Unser Volksbegehren: Ein Anfang, nicht ein Ersatz
In Bayern haben wir mit dem Volksbegehren „Rechte der Natur“ genau hier angesetzt. Wir sagen nicht: „Mit uns könnt ihr besser klagen – oder neue Klageinstrumente schaffen.“ Wir sagen: „Mit uns könnt ihr anders denken.“
Wir geben der Natur keine Rechte – wir erkennen sie an.
Wir laden nicht zur Eskalation – wir laden zur Mitverantwortung.
Wir schaffen kein Sonderrecht – sondern ein grundlegendes Update unseres Rechtsverständnisses.
Die Loisach ist dabei kein PR-Symbol, sondern ein Stellvertreter für das, was bisher nicht gehört wurde. Flüsse, Wälder, Landschaften – sie alle tragen das Leben, das uns trägt. Und verdienen eine Stimme in unserem Recht.
Was aus dem Fall Lliuya bleibt
Er hat gezeigt, wie mutig Einzelne sein können – und wie starr die Strukturen oft noch sind. Er hat keine Gerechtigkeit gebracht. Aber er hat das Problem sichtbar gemacht.
Rechte der Natur setzen genau da an.
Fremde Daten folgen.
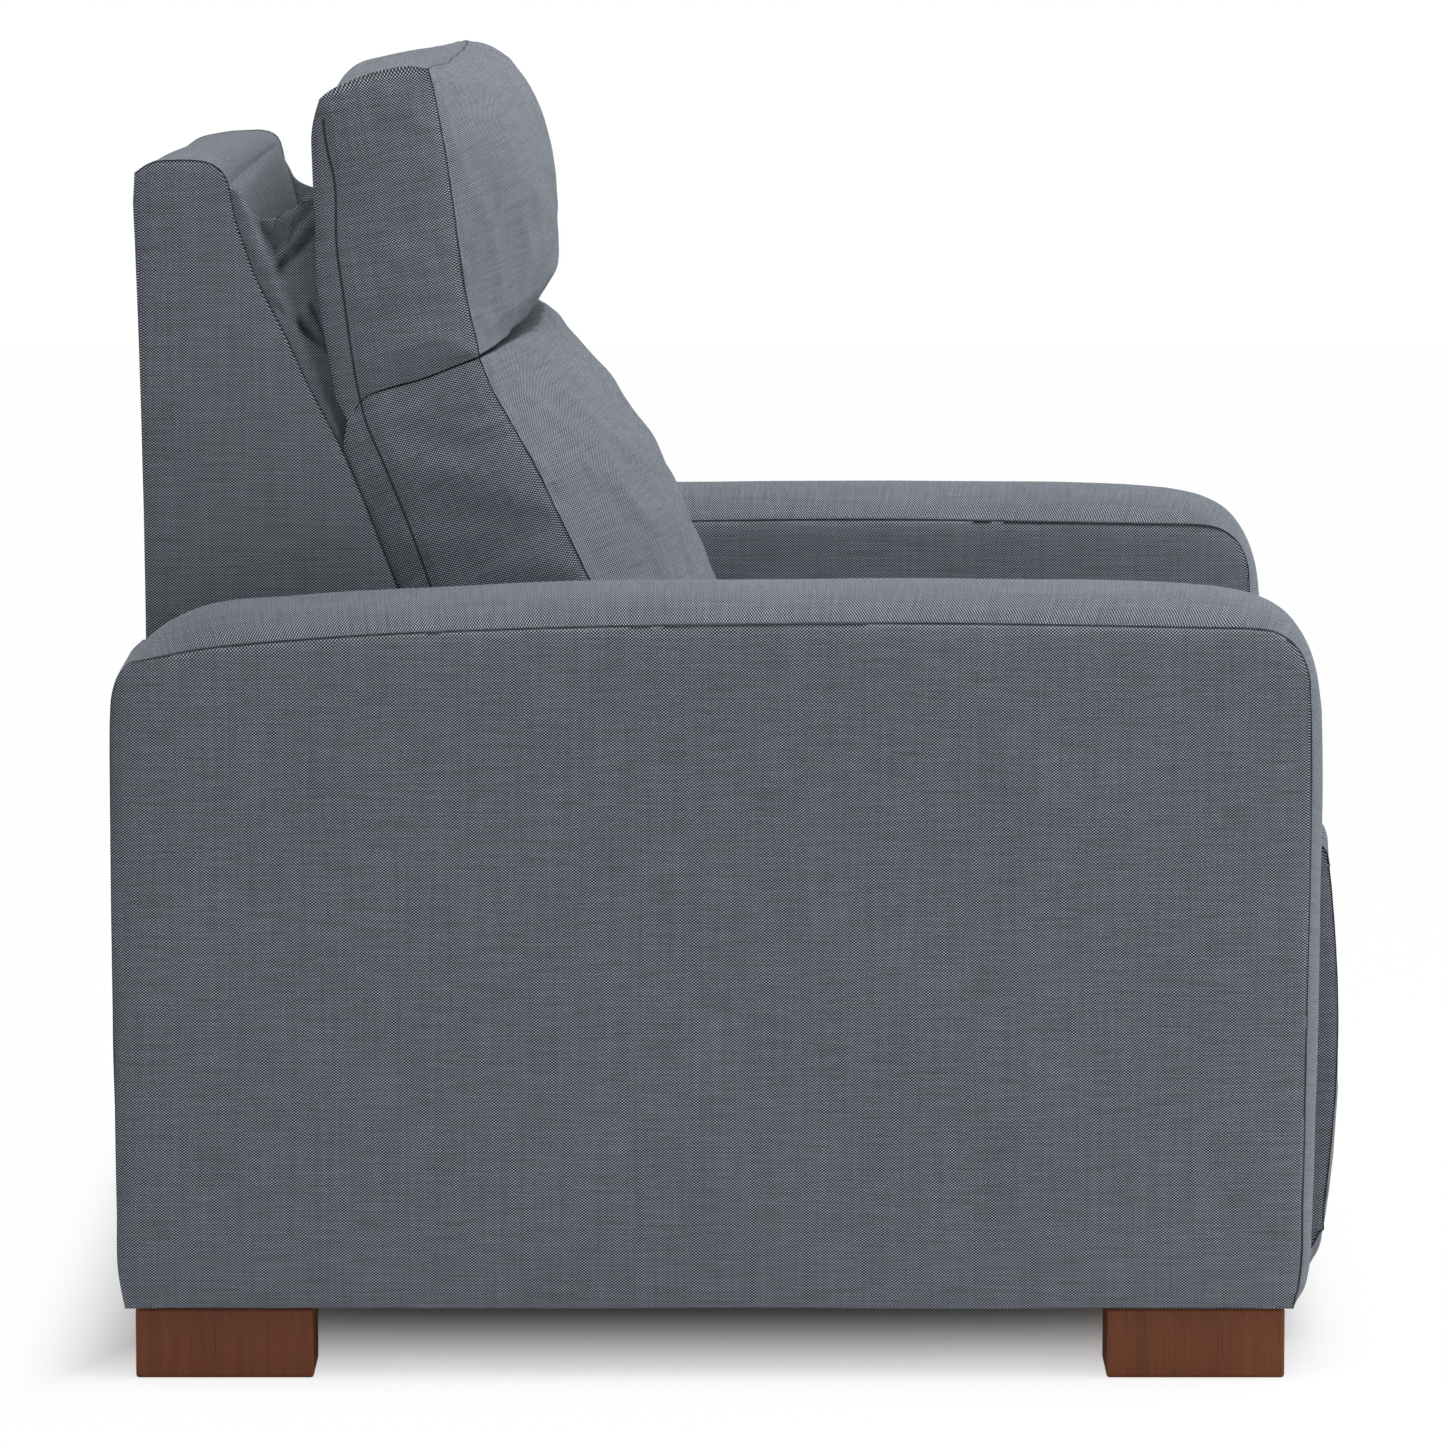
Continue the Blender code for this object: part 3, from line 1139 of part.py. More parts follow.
def make_headrest(back):
    """The headrest: a padded bag over a board, on a hinge bar with a lever for its own drive."""
    axis = make_axis("headrest_axis", HEADREST_AXIS, back)
    bar_x = (-FRAME_OUT + RUN, FRAME_OUT - RUN)
    bar_mesh = rod_mesh(HEADREST_AXIS, HINGE_BAR_RADIUS, bar_x)
    bar = finish("headrest_hinge_bar", bar_mesh, "zinc_steel", axis)
    lever_end = (HEADREST_AXIS[0] + HEADREST_LEVER, HEADREST_AXIS[1])
    lever_mesh = plate_mesh(capsule(HEADREST_AXIS, lever_end, HEADREST_LEVER_HALF), (-0.003, 0.003))
    weld_on(bar, tool("headrest_lever", lever_mesh))
    board_low = HEADREST_AXIS[1] + HEADREST_BOARD_DROP
    board_rear = headrest_line(board_low) - HEADREST_WADDING
    post = [
        (board_rear, board_low - GAP),
        (board_rear - PLY, board_low - GAP),
        (HEADREST_AXIS[0] - 0.8 * HINGE_BAR_RADIUS, HEADREST_AXIS[1]),
        (HEADREST_AXIS[0] + 0.7 * HINGE_BAR_RADIUS, HEADREST_AXIS[1]),
    ]
    half_post = HEADREST_POST / 2
    for side_name, side in SIDES:
        x = side * HEADREST_POST_AT
        weld_on(bar, tool("headrest_post_" + side_name, plate_mesh(post, (x - half_post, x + half_post))))

    def slab(low, high, slack):
        rear = HEADREST_WADDING - slack
        front = HEADREST_WADDING + PLY + slack
        return [
            (headrest_line(low) - rear, low),
            (headrest_line(high) - rear, high),
            (headrest_line(high) - front, high),
            (headrest_line(low) - front, low),
        ]

    board_x = (-HEADREST_BOARD_HALF, HEADREST_BOARD_HALF)
    plate("headrest_board", slab(board_low, HEADREST_BOARD_TOP, 0.0), board_x, "plywood", axis)

    cushion = make_headrest_cushion(axis)
    slot_x = (board_x[0] - GAP, board_x[1] + GAP)
    slot = plate_mesh(slab(HEADREST_AXIS[1] - BOARD, HEADREST_BOARD_TOP + GAP, GAP), slot_x)
    cut(cushion, tool("headrest_slot", slot))
    for side_name, side in SIDES:
        x = side * HEADREST_POST_AT
        room = box_mesh(
            (x - half_post - RUN, x + half_post + RUN),
            (HEADREST_AXIS[0] - 3 * PLY, HEADREST_AXIS[0] + 3 * PLY),
            (HEADREST_AXIS[1] - BOARD, board_low + GAP),
        )
        cut(cushion, tool("post_room_" + side_name, room))
    make_headrest_drive(back, lever_end)


def make_headrest_cushion(axis):
    bottom = HEADREST_AXIS[1] + HEADREST_BOTTOM
    height = HEADREST_TOP - bottom

    def in_front(height_share, depth):
        z = bottom + height_share * height
        return (headrest_line(z) - depth, z)

    rear = [in_front(share, 0.0) for share in (0.0, 0.30, 0.63, 0.79)]
    rear += [in_front(0.865, 0.069 * HEADREST_SIDE_DEPTH), in_front(0.908, 0.162 * HEADREST_SIDE_DEPTH)]
    seam = (
        (0.970, 0.494),
        (0.993, 0.851),
        (0.974, 0.975),
        (0.914, 0.948),
        (0.757, 0.977),
        (0.592, 0.997),
        (0.391, 1.016),
        (0.253, 1.070),
    )
    bow = (
        (0.980, 0.290),
        (1.000, 0.498),
        (0.993, 0.708),
        (0.914, 0.875),
        (0.743, 0.975),
        (0.563, 1.000),
        (0.415, 0.976),
        (0.319, 0.919),
        (0.266, 0.827),
    )
    underside = [
        *[crease(share, CREASE_GAP) for share in (0.50, 0.25)],
        (CREASE_REAR[0] - 2 * CREASE_GAP, CREASE_REAR[1] + 0.7 * CREASE_GAP),
        in_front(0.0, 0.138 * HEADREST_SIDE_DEPTH),
    ]
    edge = [
        *rear,
        *[in_front(share, HEADREST_SIDE_DEPTH * depth) for share, depth in seam],
        crease(1.00, 3 * CREASE_GAP),
        crease(0.75, CREASE_GAP),
        *underside,
    ]
    lip = crease(0.75)
    middle = [
        *rear,
        *[in_front(share, HEADREST_DEPTH * depth) for share, depth in bow],
        (lip[0] - CREASE_REACH, lip[1] + CREASE_ROLL + CREASE_GAP),
        *underside,
    ]
    return crowned("headrest_cushion", edge, middle, BACK_HALF, "slate_tweed", axis, power=3.0)


def make_headrest_drive(back, lever_end):
    """An upright drive on the back's shelf whose rod pushes the headrest's lever."""
    drive_y = lever_end[0]
    width, depth, height = HEADREST_DRIVE
    shelf_top = SHELF_AT + SHELF
    body = box(
        "headrest_drive",
        (-width / 2, width / 2),
        (drive_y - depth / 2, drive_y + depth / 2),
        (shelf_top + GAP, shelf_top + height),
        "black_plastic",
        back,
    )
    sleeve_z = (shelf_top + height - SLEEVE_RADIUS, SLEEVE_TOP)
    weld_on(body, tool("headrest_sleeve", upright_rod_mesh((0.0, drive_y), SLEEVE_RADIUS, sleeve_z)))
    rod_length = 1.6 * HEADREST_LEVER
    rod_top = HEADREST_AXIS[1] - HEADREST_LEVER_HALF - RUN
    bore_z = (rod_top - rod_length - HEADREST_LEVER / 2, SLEEVE_TOP + SLEEVE_RADIUS)
    bore = upright_rod_mesh((0.0, drive_y), ROD_RADIUS + 0.0007, bore_z, SMALL_ROUND)
    cut(body, tool("headrest_sleeve_bore", bore))
    rod_axis = make_axis("headrest_rod_axis", (0.0, drive_y, rod_top), back)
    cap_z = (rod_top - ROD_CAP, rod_top)
    rod_z = (rod_top - rod_length, rod_top - ROD_CAP / 2)
    piston_mesh = upright_rod_mesh((0.0, drive_y), ROD_RADIUS, rod_z, SMALL_ROUND)
    piston = finish("headrest_rod", piston_mesh, "zinc_steel", rod_axis)
    weld_on(piston, tool("headrest_rod_cap", upright_rod_mesh((0.0, drive_y), ROD_CAP, cap_z, SMALL_ROUND)))


def main():
    clear_scene()
    base = make_axis("base", (0.0, 0.0, 0.0))
    carriage = make_axis("carriage", (0.0, 0.0, CHANNEL_BOTTOM), base)
    back = make_axis("recline_axis", RECLINE_AXIS, carriage)
    make_arms(base)
    make_base(base)
    make_controls(base)
    make_carriage(carriage)
    make_legrest(carriage)
    make_drives(carriage)
    make_back(back)
    make_headrest(back)


main()
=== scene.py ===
"""Looks of a power recliner: tweed covers and cushions, walnut feet, and the works under the seat."""

import json
import math

import bpy
import numpy as np
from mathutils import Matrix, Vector, noise
from mathutils.kdtree import KDTree


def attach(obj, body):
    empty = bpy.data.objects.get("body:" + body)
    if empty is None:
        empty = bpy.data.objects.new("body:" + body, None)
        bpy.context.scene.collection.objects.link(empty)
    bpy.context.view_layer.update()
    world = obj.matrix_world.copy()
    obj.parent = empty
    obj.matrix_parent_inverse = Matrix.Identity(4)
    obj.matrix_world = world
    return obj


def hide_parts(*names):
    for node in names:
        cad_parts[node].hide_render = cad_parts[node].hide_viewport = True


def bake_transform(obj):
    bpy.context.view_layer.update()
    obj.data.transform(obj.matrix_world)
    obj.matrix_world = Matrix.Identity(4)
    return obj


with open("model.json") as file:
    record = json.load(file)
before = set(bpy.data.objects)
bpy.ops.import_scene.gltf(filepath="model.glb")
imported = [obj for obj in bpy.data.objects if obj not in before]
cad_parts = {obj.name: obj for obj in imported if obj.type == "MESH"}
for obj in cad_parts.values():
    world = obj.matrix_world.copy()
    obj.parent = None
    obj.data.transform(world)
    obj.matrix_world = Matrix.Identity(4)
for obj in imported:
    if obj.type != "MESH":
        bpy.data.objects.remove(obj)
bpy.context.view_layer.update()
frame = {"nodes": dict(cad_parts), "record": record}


def chained(*lines):
    """An outline's four lines, each carried on to where the next one starts."""
    return [line + following[:1] for line, following in zip(lines, lines[1:] + lines[:1])]


# Cloth
WARP_PITCH = 0.00142
WEFT_PITCH = 0.00113
STITCH_HALF = 0.0006
STITCH_SHARPNESS = 1100.0
SEAM_DEPTH = 0.0022
EDGE_ROUND = 0.0032
SEAM_HOLD = 0.9

# Sections of a cover's strip, and its side panels
REAR, TOP, FRONT, FOOT, RIGHT_PANEL, LEFT_PANEL = range(6)

# Cloth simulation, and what is kept of the movement it gives
CLOTH_STIFFNESS = {"tension": 25, "compression": 25, "shear": 8, "bending": 0.6, "pin": 1.0}
CLOTH_QUALITY = 5
CLOTH_MASS = 0.3
CLOTH_FRAMES = 16
BROAD_ROUNDS = 9
WRINKLE_SHARE = 0.55
PUFF_SHARE = 0.12
WRINKLE_LIMIT = 0.008

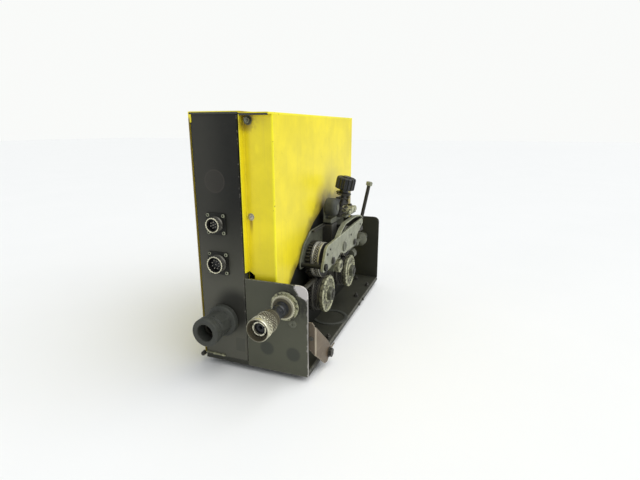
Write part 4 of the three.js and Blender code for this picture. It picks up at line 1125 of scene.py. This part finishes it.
def build_rolls(sizes):
    """Four feed rolls with a knurled band and a wire groove, the lower caps, and the shafts' ends."""
    start, stop = ROLL_X
    depth = sizes.knurl / MM
    for end, y in ROLL_Y.items():
        for level, z, bore in (("lower", LOWER_Z, 6.3), ("upper", UPPER_Z, 5.3)):
            profile = looped([
                (bore, start), (29.6, start), (31.7, start + 0.8), (31.7, WIRE_X - 1.2), (30.7, WIRE_X),
                (31.7, WIRE_X + 1.2), (31.7, stop - 4.6), (30.6, stop - 4.0), (30.6, stop - 3.0),
                (31.6, stop - 2.6), (31.6, stop - 0.7), (30.9, stop), (24, stop), (23, stop - 1.4),
                (15, stop - 1.4), (14, stop), (bore, stop)])
            wave = knurl(40, 4.8, 2.2 * depth / 32, [(start + 0.9, WIRE_X - 1.3), (WIRE_X + 1.3, stop - 4.7)])
            piece(f"{end}_{level}_feed_roll", revolve("x", (y, z), profile, 300, wave),
                  "knurled_steel" if level == "upper" else "dull_knurl", body=f"{end}_{level}",
                  replaces=[f"{end}_{level}_roll"], groove=depth_below((0, y, z), (1, 0, 0), 31.6, 30.5))
        cap, tip = CAP_X
        face = cap + 8.5
        at = (y, LOWER_Z)
        body = f"{end}_lower"
        disc = revolve("x", at, [
            (0, cap + 0.1), (30.5, cap + 0.1), (33, cap + 0.9), (33.5, cap + 2), (33.5, face - 1.4),
            (32.6, face - 0.4), (30.8, face), (28.6, face), (27.8, face - 1.5), (15.0, face - 1.5),
            (14.2, face - 0.3), (0, face - 0.3)], 96)
        dimples = [rod("x", (y + 21.5 * math.cos(a), LOWER_Z + 21.5 * math.sin(a)),
                   2.6, face - 3.4, face + 1, 20) for a in np.arange(6) * TURN / 6]
        piece(f"{end}_cap_disc", disc, "cream_coat", body=body, replaces=[f"{end}_roll_cap"],
              holes=dimples, bevel=0.25, groove=lambda p, f=face: (p[:, 0] < f - 1.3) * 0.75)
        hub = revolve("x", at, dense([(0, face - 0.5), (11.6, face - 0.5), (11.9, face), (11.9, tip - 2.6),
                                      (10.6, tip - 0.9), (7.4, tip - 0.5), (6.8, tip - 1.6),
                      (0, tip - 1.6)], 0.7), 120, lobes(5, 0.085, face - 1, tip - 0.4))
        bolt = merge(hexagon("x", at, 9.5, tip - 1.8, tip + 0.4, 0.2),
                     revolve("x", at, [(0, tip), (2.6, tip), (2.6, tip + 0.9), (2.0, tip + 1.4),
                     (0, tip + 1.4)], 24))
        piece(f"{end}_cap_hub", hub, "cheek_olive", body=body,
              groove=depth_below((0, *at), (1, 0, 0), 12.8, 10.0))
        piece(f"{end}_cap_bolt", bolt, "oiled_steel", body=body, bevel=0.2)
        shaft = merge(rod("x", at, 6, 112, CAP_X[0] + 4.8), rod("x", at, 10, 112, 119.6),
                      rod("x", at, 9.2, PLATE_X[1] + 0.4, GEAR_X[0] - 0.3))
        piece(f"{end}_lower_spindle", shaft, "turned_steel", body=body,
              replaces=[f"{end}_lower_shaft"], bevel=0.4)
        top = (y, UPPER_Z)
        reach = high(f"{end}_upper_axle")[0]
        axle = merge(rod("x", top, 5, CASE_RIGHT + 0.6, reach - 0.6),
                     rod("x", top, 8.4, 133.2, GEAR_X[0] - 0.3), rod("x", top, 8.4, ROLL_X[1] + 0.3, 169.6),
                     revolve("x", top, [(5.0, 176.4), (7.2, 176.4), (7.2, 177.4), (5.0, 177.4)], 36),
                     revolve("x", top, [(0, reach - 1.4), (4.4, reach - 1.4), (4.0, reach), (2.2, reach),
                                        (1.6, reach - 0.8), (0, reach - 0.8)], 28))
        piece(f"{end}_upper_spindle", axle, "oiled_steel", body="arm", replaces=[f"{end}_upper_axle"],
                bevel=0.3)
    at = (DRIVE_Y, LOWER_Z)
    tip = high("drive_shaft")[0]
    shaft = merge(rod("x", at, 8, 100.5, tip), rod("x", at, 12.5, PLATE_X[1] + 0.5, GEAR_X[0] - 0.3),
                  revolve("x", at, [(8.0, tip - 3), (11, tip - 3), (11, tip - 1.8), (8.0, tip - 1.8)], 36),
                  hexagon("x", at, 9, tip - 0.3, tip + 2.2))
    piece("drive_spindle", shaft, "turned_steel", body="drive", replaces=["drive_shaft"], bevel=0.4)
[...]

Nicht bei der Frage „Wer haftet?“, sondern bei der tieferliegenden Frage: „Was ist uns das Leben wert – und wie muss ein Recht aussehen, das es schützt?“
Die Antwort darauf beginnt nicht im Gerichtssaal. Sie beginnt in der Verfassung. In unserem Bewusstsein. Und in Bewegungen wie der unseren.